Partition Coefficients of Platinum Group and Chalcophile Elements Between Arsenide and Sulfide Phases as Determined in the Beni Bousera Cr-Ni Mineralization (North Morocco)
(Economic geology and the bulletin of the Society of Economic Geologists, 2013) Piña García, Rubén; Gervilla, Fernando; Barnes, Sarah-Jane; Ortega Menor, Lorena; Lunar Hernández, Rosario
The partition coefficients of platinum group elements (PGE) and chalcophile elements Au, Re, Ag, Se, Bi, Te, and Sb, between arsenide and sulfide phases (DAs/sulf) have been estimated by measuring in situ concentrations of these elements using laser ablation-inductively coupled plasma-mass spectrometry (LA-ICP-MS) in coexisting arsenide and sulfide minerals from the Beni Bousera Cr-Ni mineralization (North Morocco). Previous experimental studies and observations on the distribution of PGE in a number of As-rich, Ni-Cu-PGE ore deposits have shown that arsenide minerals may play an important role controlling the distribution of these metals in magmatic sulfide systems. However to date, there is no comprehensive study quantifying the partitioning behavior of these elements when arsenide minerals crystallize either directly from a sulfide melt or from an arsenide melt previously segregated by immiscibility from a sulfide melt. The Beni Bousera mineralization represents an excellent natural laboratory to evaluate these partition coefficients because maucherite (Ni11As8) coexists in equilibrium with pyrrhotite, pentlandite, and chalcopyrite in form of globules mostly associated with pyrrhotite, and arsenide and sulfide minerals account for the bulk of the PGE (with the exception of Pt) and chalcophile elements in the samples.

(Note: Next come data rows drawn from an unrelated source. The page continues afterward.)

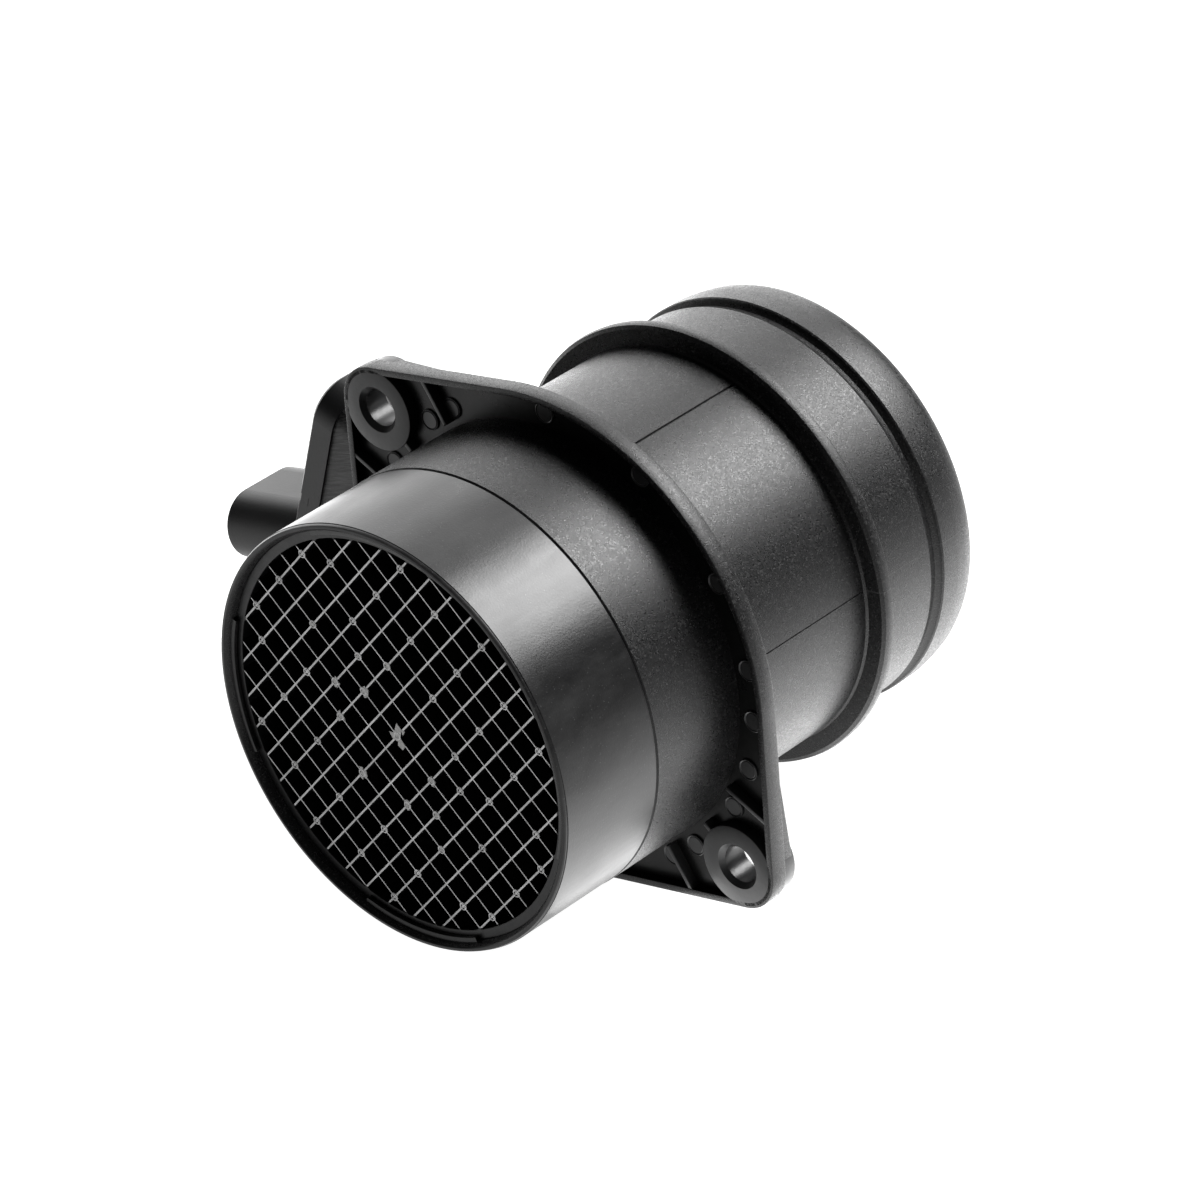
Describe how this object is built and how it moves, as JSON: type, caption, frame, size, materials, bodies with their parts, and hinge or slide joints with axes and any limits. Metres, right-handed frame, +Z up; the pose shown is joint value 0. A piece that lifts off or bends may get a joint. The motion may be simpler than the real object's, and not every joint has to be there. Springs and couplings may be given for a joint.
{
  "type": "mass airflow sensor",
  "caption": "Hot-film mass airflow sensor: plastic measuring tube with bolt-on flange, grid flow straightener in its inlet and a plug-in sensor module with connector on its side.",
  "frame": {"origin": "on the axis of the measuring tube, in the front face of the flange", "axes": "+Y along the tube axis in the direction of the airflow, +Z up, +X to the right seen from the inlet; the sensor module is on the -X side"},
  "size_m": [0.1363, 0.1093, 0.094],
  "materials": {
    "tube_plastic": "black glass-filled plastic, grained, with a smooth satin inlet band",
    "straightener_plastic": "black plastic, satin",
    "module_plastic": "black plastic, satin",
    "cover_plastic": "black plastic, matt",
    "seal_rubber": "soft black rubber",
    "screw_steel": "zinc-plated steel",
    "terminal_metal": "tinned brass",
    "plate_aluminium": "plain stamped",
    "board_ceramic": "white alumina with printed tracks",
    "chip_package": "black moulding compound",
    "capacitor_ceramic": "tan ceramic with tinned ends",
    "carrier_plastic": "dark plastic",
    "film_silicon": "polished silicon",
    "bead_glass": "brown glass",
    "lead_wire": "tinned wire"
  },
  "bodies": {
    "root": {"measuring_tube": "tube_plastic", "flow_straightener": "straightener_plastic", "sensor_housing": "module_plastic", "electronics_cover": "cover_plastic", "bypass_cover": "cover_plastic", "base_plate": "plate_aluminium", "hybrid_board": "board_ceramic", "control_chip": "chip_package", "board_capacitors": "capacitor_ceramic", "sensor_carrier": "carrier_plastic", "hot_film_chip": "film_silicon", "housing_seal": "seal_rubber", "fixing_screws": "screw_steel", "air_temperature_sensor": "bead_glass", "thermistor_leads": "lead_wire", "terminal_1": "terminal_metal", "terminal_2": "terminal_metal", "terminal_3": "terminal_metal", "terminal_4": "terminal_metal", "terminal_5": "terminal_metal"}
  },
  "joints": []
}
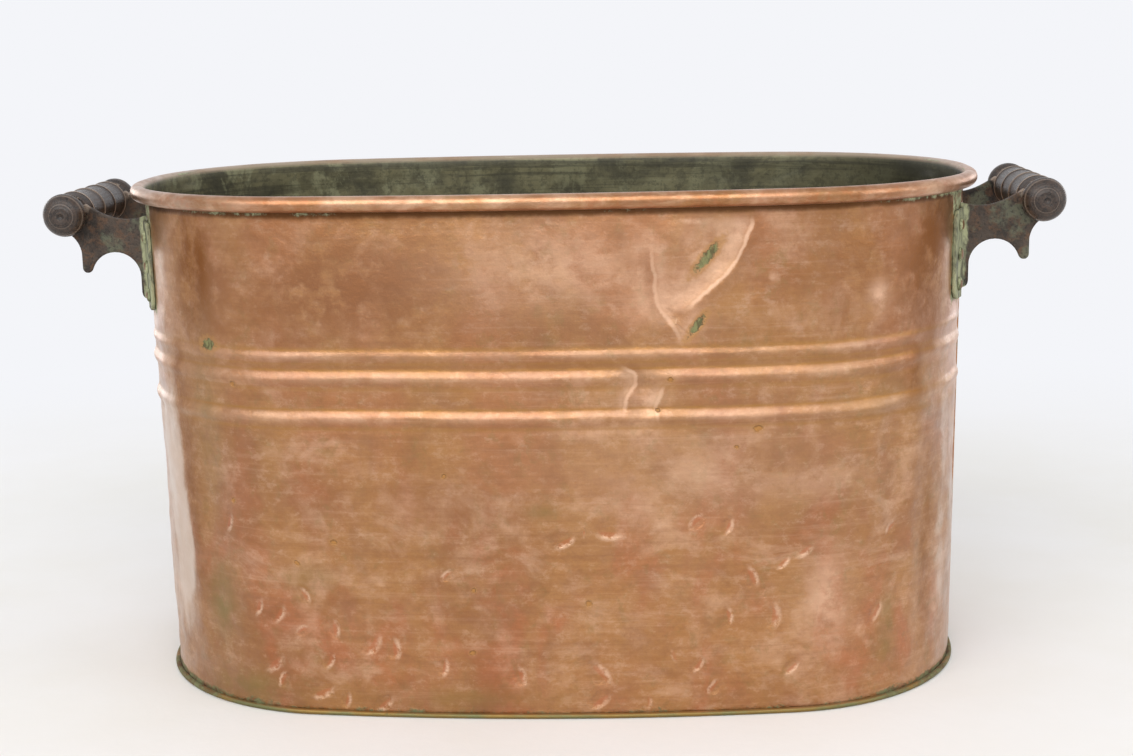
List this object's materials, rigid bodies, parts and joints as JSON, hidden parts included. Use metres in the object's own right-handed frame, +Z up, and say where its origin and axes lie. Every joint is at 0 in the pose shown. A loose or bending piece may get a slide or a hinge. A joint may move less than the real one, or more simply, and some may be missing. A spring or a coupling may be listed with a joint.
{
  "type": "wash boiler",
  "caption": "Oval copper wash boiler with a wired rim, pressed beads, a folded bottom seam, and a turned wooden grip in iron ears at each end.",
  "frame": {"origin": "On the surface that the boiler stands on, under the middle of the tub", "axes": "+X along the tub towards the right-hand grip, -Y is the front seen in the picture, +Z up"},
  "size_m": [0.659, 0.32, 0.3298],
  "materials": {
    "copper": "aged, dented, streaked with patina",
    "rivet_copper": "dull, greened at the edges",
    "rim_wire": "drawn wire",
    "ear_iron": "dark and worn, with verdigris near the wall",
    "grip_wood": "dark, worn on the turned rings"
  },
  "bodies": {
    "tub": {"front_shell": "copper", "back_shell": "copper", "bottom_pan": "copper", "rim_wire": "rim_wire", "left_front_ear": "ear_iron", "right_front_ear": "ear_iron", "left_rear_ear": "ear_iron", "right_rear_ear": "ear_iron", "left_front_rivet_upper": "rivet_copper", "left_front_rivet_middle": "rivet_copper", "left_front_rivet_lower": "rivet_copper", "right_front_rivet_upper": "rivet_copper", "right_front_rivet_middle": "rivet_copper", "right_front_rivet_lower": "rivet_copper", "left_rear_rivet_upper": "rivet_copper", "left_rear_rivet_middle": "rivet_copper", "left_rear_rivet_lower": "rivet_copper", "right_rear_rivet_upper": "rivet_copper", "right_rear_rivet_middle": "rivet_copper", "right_rear_rivet_lower": "rivet_copper"},
    "left_handle": {"left_grip": "grip_wood"},
    "right_handle": {"right_grip": "grip_wood"}
  },
  "joints": [
    {"name": "left_grip_turn", "type": "hinge", "parent": "tub", "child": "left_handle", "pos_m": [-0.3155, 0, 0.3115], "axis": [0, 1, 0], "continuous": true},
    {"name": "right_grip_turn", "type": "hinge", "parent": "tub", "child": "right_handle", "pos_m": [0.3155, 0, 0.3115], "axis": [0, 1, 0], "continuous": true}
  ]
}
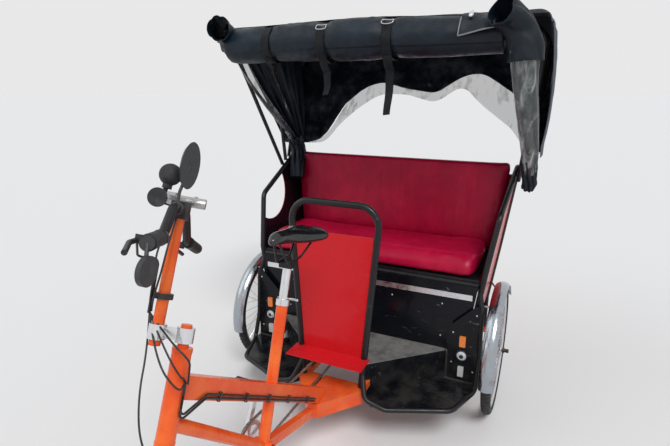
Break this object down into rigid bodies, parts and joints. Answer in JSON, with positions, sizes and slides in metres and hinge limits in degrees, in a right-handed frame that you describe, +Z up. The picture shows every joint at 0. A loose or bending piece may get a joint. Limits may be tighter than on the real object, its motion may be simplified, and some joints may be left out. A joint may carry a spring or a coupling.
{
  "type": "cycle rickshaw",
  "caption": "Three-wheeled pedal rickshaw with a steered front wheel, driver's saddle and a hooded two-seat bench between its rear wheels.",
  "frame": {"origin": "on the ground below the middle of the vehicle's length and width", "axes": "+X to the vehicle's left, +Y to its rear, +Z up; it drives towards -Y"},
  "size_m": [1.47, 2.5124, 1.822],
  "materials": {
    "alloy": "cast and brushed",
    "amber": "amber lens",
    "black_panel": "gloss black",
    "black_tube": "satin black powder coat, worn at edges",
    "clear_vinyl": "creased clear vinyl rolled up",
    "crimson_cover": "coated fabric",
    "floor_cover": "grey floor sheet",
    "frame_paint": "bright orange-red gloss paint, worn",
    "hood_cloth": "coated cloth",
    "polished": "polished",
    "red_lens": "red lens",
    "red_panel": "gloss red",
    "rubber": "matt",
    "saddle_cover": "worn black",
    "steel": "zinc plated",
    "tyre": "black",
    "white_lens": "white lens"
  },
  "bodies": {
    "frame": {"head_tube": "frame_paint", "bottom_bracket": "frame_paint", "seat_tube": "frame_paint", "main_beam": "frame_paint", "down_tube": "frame_paint", "chassis_yoke": "frame_paint", "seat_post": "alloy", "seat_collar": "alloy", "saddle_rails": "steel", "saddle": "saddle_cover", "chassis": "frame_paint", "rear_axle": "black_tube", "chain": "steel", "side_loops": "black_tube", "side_panels": "red_panel", "bench_frame": "black_tube", "seat_cushion": "crimson_cover", "backrest": "crimson_cover", "back_panel": "red_panel", "front_board": "black_panel", "trim_strip": "steel", "floor": "floor_cover", "step_rims": "black_tube", "step_trays": "black_panel", "lamp_panels": "black_panel", "marker_lamps": "white_lens", "reflectors": "amber", "tail_lamps": "red_lens", "driver_hoop": "black_tube", "driver_back_panel": "red_panel", "mudguards": "polished", "frame_cables": "rubber", "hood_bows": "black_tube", "hood_cover": "hood_cloth", "front_curtain_roll": "hood_cloth", "roll_straps": "hood_cloth", "side_curtain_left": "clear_vinyl", "side_curtain_right": "hood_cloth"},
    "steering": {"fork": "frame_paint", "stem": "alloy", "riser_tube": "frame_paint", "bar_clamp": "black_panel", "handlebar": "black_tube", "grips": "rubber", "brake_levers": "black_panel", "mirrors": "black_panel", "horn": "rubber", "bar_lamp": "steel", "bar_cables": "rubber"},
    "front_wheel_set": {"front_tyre": "tyre", "front_wheel": "alloy"},
    "rear_wheel_set_left": {"rear_tyre_left": "tyre", "rear_wheel_left": "alloy"},
    "rear_wheel_set_right": {"rear_tyre_right": "tyre", "rear_wheel_right": "alloy"},
    "cranks": {"crank_set": "alloy", "chainring": "steel"},
    "pedal_body_left": {"pedal_left": "rubber"},
    "pedal_body_right": {"pedal_right": "rubber"}
  },
  "joints": [
    {"name": "steering", "type": "hinge", "parent": "frame", "child": "steering", "pos_m": [0, -0.87977, 0.656], "axis": [0, 0.3843, 0.9232], "range_deg": [-12, 128]},
    {"name": "front_wheel_spin", "type": "hinge", "parent": "steering", "child": "front_wheel_set", "pos_m": [-0.03816, -1.05928, 0.28682], "axis": [0.5299, -0.7829, 0.3259], "continuous": true},
    {"name": "rear_wheel_left_spin", "type": "hinge", "parent": "frame", "child": "rear_wheel_set_left", "pos_m": [0.635, 0.58623, 0.305], "axis": [1, 0, 0], "continuous": true},
    {"name": "rear_wheel_right_spin", "type": "hinge", "parent": "frame", "child": "rear_wheel_set_right", "pos_m": [-0.635, 0.58623, 0.305], "axis": [1, 0, 0], "continuous": true},
    {"name": "crank_spin", "type": "hinge", "parent": "frame", "child": "cranks", "pos_m": [0, -0.45977, 0.322], "axis": [1, 0, 0], "continuous": true},
    {"name": "pedal_left_spin", "type": "hinge", "parent": "cranks", "child": "pedal_body_left", "pos_m": [0.13, -0.53958, 0.1719], "axis": [1, 0, 0], "continuous": true},
    {"name": "pedal_right_spin", "type": "hinge", "parent": "cranks", "child": "pedal_body_right", "pos_m": [-0.13, -0.37996, 0.4721], "axis": [1, 0, 0], "continuous": true}
  ]
}
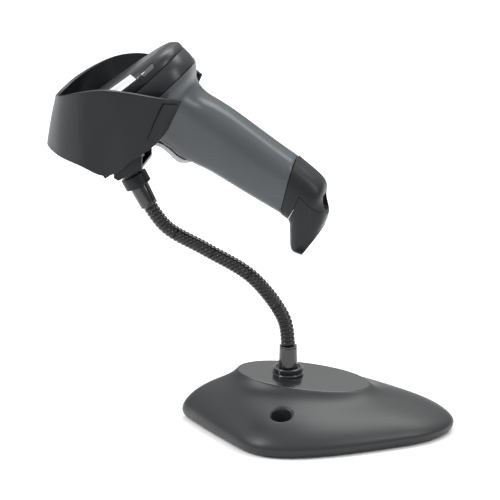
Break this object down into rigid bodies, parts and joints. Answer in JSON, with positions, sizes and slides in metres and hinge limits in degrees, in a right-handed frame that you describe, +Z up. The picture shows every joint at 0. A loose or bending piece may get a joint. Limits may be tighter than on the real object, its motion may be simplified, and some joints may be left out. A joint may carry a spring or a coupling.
{
  "type": "handheld barcode scanner",
  "caption": "Pistol-grip handheld code scanner standing head down in the cup of a weighted gooseneck desk stand, with a lift-out scanner and a sprung trigger.",
  "frame": {"origin": "on the floor plane, in the middle of the whole object's length and width", "axes": "+Z up, -X towards the cup and +X towards the scanner's grip, Y across; the plane y = 0 is the plane of symmetry"},
  "size_m": [0.2734, 0.154, 0.2564],
  "materials": {
    "base_plastic": "fine satin texture, dark grey",
    "weight_steel": "bare pressed steel",
    "pad_rubber": "matt black",
    "screw_steel": "zinc plated",
    "fitting_black": "glossy black plating",
    "conduit_black": "glossy black wound conduit",
    "cup_plastic": "satin near-black",
    "ear_pad": "satin near-black",
    "cover_plastic": "satin, dark grey",
    "grip_plastic": "satin, mid grey",
    "trigger_plastic": "satin, mid grey",
    "bezel_plastic": "satin black",
    "window_glass": "clear hard-coated pane",
    "side_lens": "smoked translucent plastic",
    "cap_plastic": "fine texture, black",
    "foot_plastic": "smooth matt black",
    "port_plastic": "black moulding",
    "board_green": "solder mask",
    "engine_metal": "black die casting",
    "optic_glass": "coated glass",
    "lamp_lens": "clear lens",
    "buzzer_plastic": "black moulding"
  },
  "bodies": {
    "base": {"base_shell": "base_plastic", "base_bottom_plate": "base_plastic", "base_weight": "weight_steel", "base_pad_1": "pad_rubber", "base_pad_2": "pad_rubber", "base_pad_3": "pad_rubber", "plate_screw_1": "screw_steel", "plate_screw_2": "screw_steel", "plate_screw_3": "screw_steel", "wing_nut": "screw_steel", "neck_stud": "screw_steel", "neck_socket_ring": "fitting_black", "lower_ferrule": "fitting_black", "neck_segment_0": "conduit_black"},
    "neck_1": {"neck_segment_1": "conduit_black"},
    "neck_2": {"neck_segment_2": "conduit_black"},
    "neck_3": {"neck_segment_3": "conduit_black"},
    "neck_4": {"neck_segment_4": "conduit_black"},
    "cup": {"neck_segment_5": "conduit_black", "upper_ferrule": "fitting_black", "upper_collar": "fitting_black", "cup_shell": "cup_plastic", "cup_bracket": "cup_plastic", "ear_pad_left": "ear_pad", "ear_pad_right": "ear_pad", "cup_screw_left": "screw_steel", "cup_screw_right": "screw_steel", "cup_magnet": "weight_steel"},
    "scanner": {"head_top_cover": "cover_plastic", "head_mid_housing": "cover_plastic", "side_lens_left": "side_lens", "side_lens_right": "side_lens", "nose_bezel": "bezel_plastic", "scan_window": "window_glass", "scan_engine": "engine_metal", "camera_lens": "optic_glass", "aimer_lens": "lamp_lens", "lamp_left": "lamp_lens", "lamp_right": "lamp_lens", "lamp_board_left": "board_green", "lamp_board_right": "board_green", "main_board": "board_green", "beeper": "buzzer_plastic", "grip_half_left": "grip_plastic", "grip_half_right": "grip_plastic", "trigger_pin": "screw_steel", "end_cap": "cap_plastic", "butt_foot": "foot_plastic", "cable_port": "port_plastic"},
    "trigger": {"trigger": "trigger_plastic"}
  },
  "joints": [
    {"name": "neck_bend_1", "type": "hinge", "parent": "base", "child": "neck_1", "pos_m": [0.02362, 0, 0.06792], "axis": [0, 1, 0], "range_deg": [-16, 16]},
    {"name": "neck_sway_1", "type": "hinge", "parent": "neck_1", "child": "neck_2", "pos_m": [0.00941, 0, 0.09139], "axis": [0.7486, 0, 0.663], "range_deg": [-18, 18]},
    {"name": "neck_bend_2", "type": "hinge", "parent": "neck_2", "child": "neck_3", "pos_m": [-0.01211, 0, 0.10846], "axis": [0, 1, 0], "range_deg": [-16, 16]},
    {"name": "neck_sway_2", "type": "hinge", "parent": "neck_3", "child": "neck_4", "pos_m": [-0.03681, 0, 0.1209], "axis": [0.4324, 0, 0.9017], "range_deg": [-18, 18]},
    {"name": "neck_bend_3", "type": "hinge", "parent": "neck_4", "child": "cup", "pos_m": [-0.06021, 0, 0.13523], "axis": [0, 1, 0], "range_deg": [-16, 16]},
    {"name": "scanner_lift", "type": "slide", "parent": "cup", "child": "scanner", "axis": [0.7314, 0, 0.682], "range_m": [0, 0.12]},
    {"name": "trigger_pull", "type": "hinge", "parent": "scanner", "child": "trigger", "pos_m": [-0.05816, 0, 0.19664], "axis": [0, -1, 0], "range_deg": [0, 4], "stiffness_Nm_per_rad": 0.3, "springref_deg": -2.86}
  ]
}
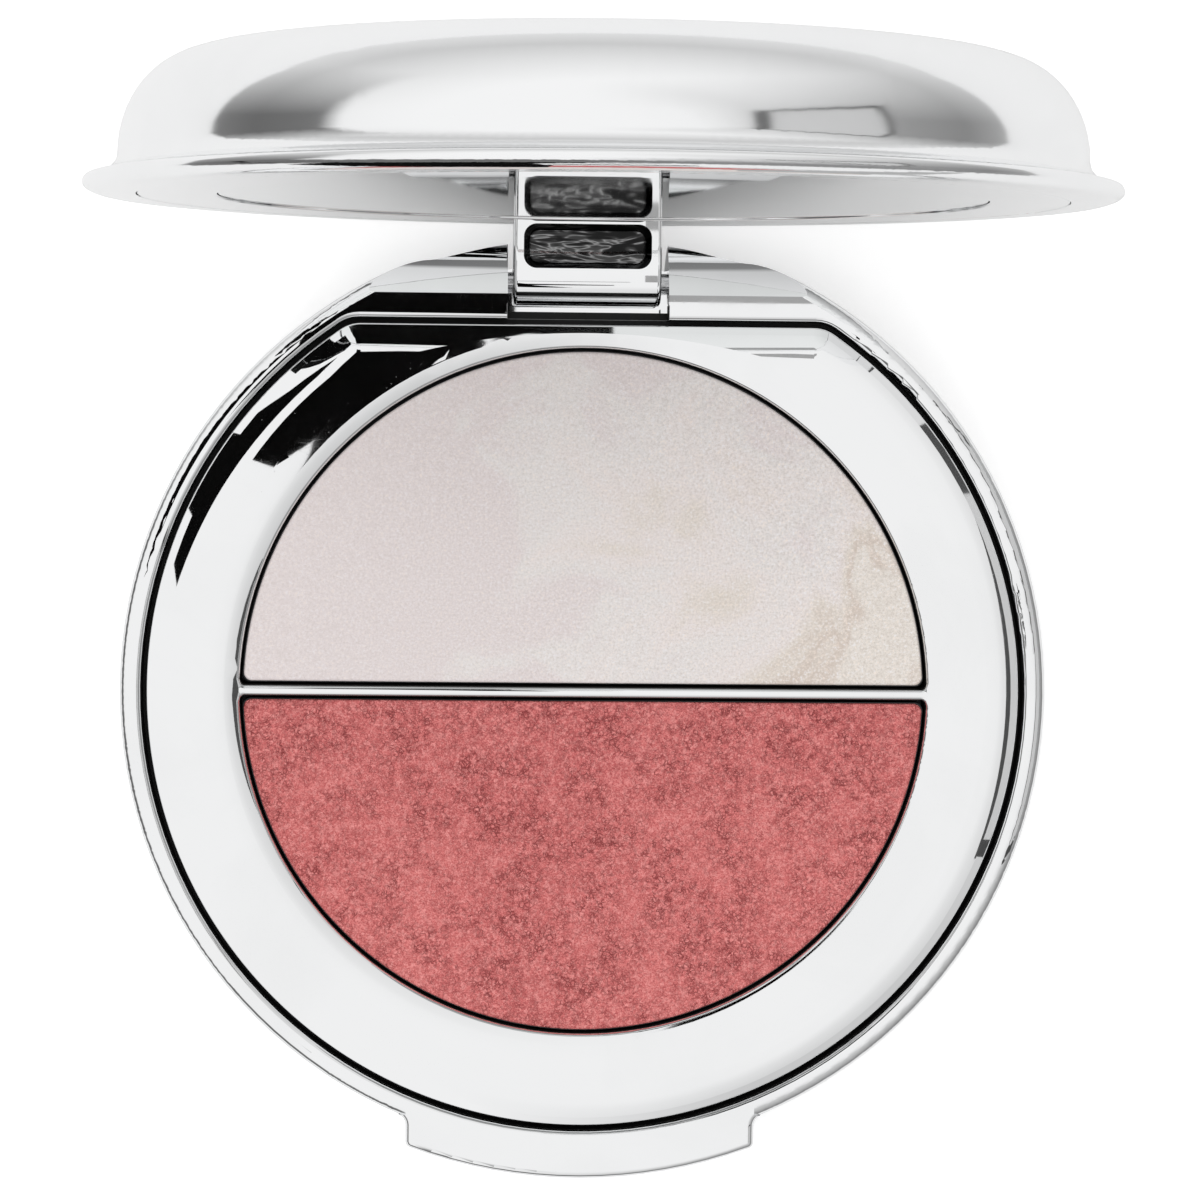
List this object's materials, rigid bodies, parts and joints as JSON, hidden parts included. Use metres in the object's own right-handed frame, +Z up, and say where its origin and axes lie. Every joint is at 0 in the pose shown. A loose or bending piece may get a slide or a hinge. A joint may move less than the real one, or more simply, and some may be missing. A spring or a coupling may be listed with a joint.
{
  "type": "powder compact",
  "caption": "Round chromed powder compact with a domed mirror lid on a friction hinge, a thumb tab, and a well split into half-moon pans of pressed powder.",
  "frame": {"origin": "centre of the base's foot, on the surface that the compact rests on", "axes": "+Z up, +Y towards the hinge, +X to the right seen from the thumb tab; the lid stands upright at rest"},
  "size_m": [0.078, 0.0926, 0.0808],
  "materials": {
    "chrome": "polished",
    "black_plastic": "matte",
    "tinplate": "satin",
    "highlighter": "satin",
    "blush": "matte",
    "glue": "matte",
    "ballast_steel": "satin",
    "magnet": "satin",
    "pin_steel": "satin",
    "label": "satin",
    "bush_plastic": "satin",
    "mirror": "polished",
    "backing": "matte"
  },
  "bodies": {
    "base": {"base_shell": "chrome", "bezel_insert": "chrome", "pan_tray": "black_plastic", "highlighter_pan": "tinplate", "blush_pan": "tinplate", "highlighter_powder": "highlighter", "blush_powder": "blush", "highlighter_pan_glue": "glue", "blush_pan_glue": "glue", "base_weight": "ballast_steel", "base_magnet": "magnet", "hinge_pin": "pin_steel", "shade_label": "label"},
    "lid": {"lid_shell": "chrome", "mirror_frame": "chrome", "hinge_bush": "bush_plastic", "mirror": "mirror", "mirror_glue": "glue", "mirror_backing": "backing", "lid_magnet": "magnet"}
  },
  "joints": [
    {"name": "lid_hinge", "type": "hinge", "parent": "base", "child": "lid", "pos_m": [0, 0.0346, 0.00725], "axis": [-1, 0, 0], "range_deg": [-90, 20]}
  ]
}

The laser ablation analyses reveal that maucherite is strongly enriched in all chalcophile elements, except Se, relative to sulfide minerals. The calculated DPGEAs/sulf are the following: DIrAs/sulf = 920 DRhAs/sulf = 620, DPtAs/sulf = 330, DPdAs/sulf = 250, DOsAs/sulf = 140, and DRuAs/sulf = 50. For the rest of elements, the obtained values are the following: DSbAs/sulf = 890, DTeAs/sulf = 190, DBiAs/sulf = 50, DReAs/sulf = 6, DAuAs/sulf = 310, DAgAs/sulf = 4, and DSeAs/sulf = 0.6. These results clearly highlight the strong affinity of PGE for arsenide phases and the importance of these phases as potential carriers of PGE in Ni-Cu-PGE ore deposits.